The year’s most embarrassing books all emanated from Christian auspices:
• “Sanctity and Male Desire” by lay Catholic Donald Boisvert, published by the United Church of Christ book house, leered with “homoerotic longing” at the body of Jesus Christ and various saints.
• “Same-Sex Marriage?” by Presbyterian Marvin Ellison, also from the United Church’s press, was a lamentably superficial liberal argument on the year’s hottest topic. Notable mostly because Ellison mused about accepting threesomes and abolishing marriage altogether.
• “Why Bush Must Go” by Episcopal Church Bishop Bennett Sims, an apocalyptic left-wing ideologist attacking “apocalyptic right-wing ideology.” Sims spread rumors that the Bush administration’s “calculated” neglect produced the Sept. 11 attacks.

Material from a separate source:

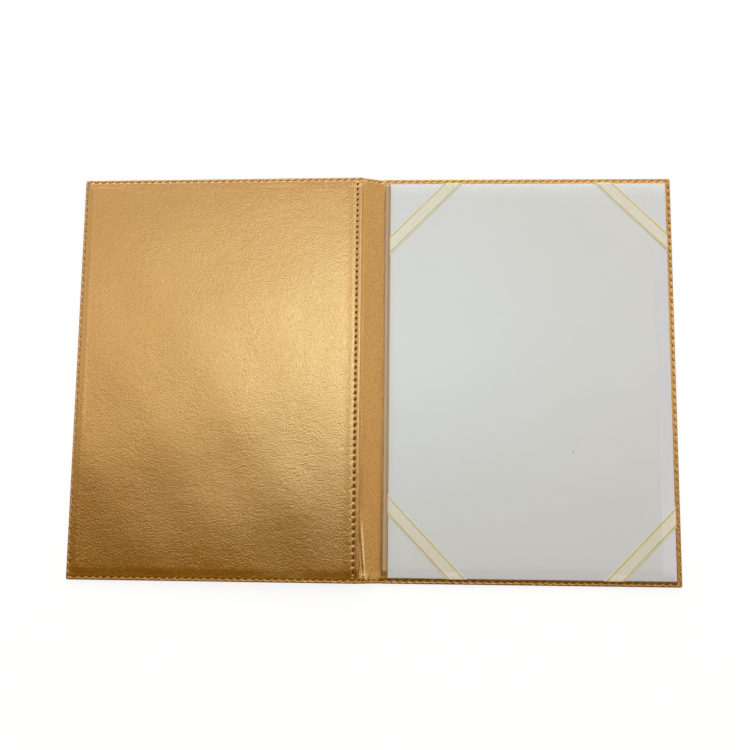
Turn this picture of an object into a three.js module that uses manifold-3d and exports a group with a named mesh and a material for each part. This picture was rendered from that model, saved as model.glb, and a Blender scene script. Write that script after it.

• “The American Prophecies” by evangelical Zionist Michael Evans preached an unsavory biblical scenario in which Sept. 11 was God’s retribution upon America for supporting Islamic terrorism against Israel while forging an “unholy covenant” with “barbaric” Arabs.
• “The Shadow of the Apocalypse” by TV evangelist Paul Crouch combined belief that the End Times will occur “any moment” with silly “Bible code” games.
• “Good As New” by British lefty John Henson was a paraphrase of the New Testament that deleted books the writer disdained.
• “The Word on the Street,” by British evangelical Rob Lacey, similarly reprocessed chunks of the Old and New Testaments. At the start of the Ten Commandments, Lacey’s Lord announced, “No other god’s worth squat.”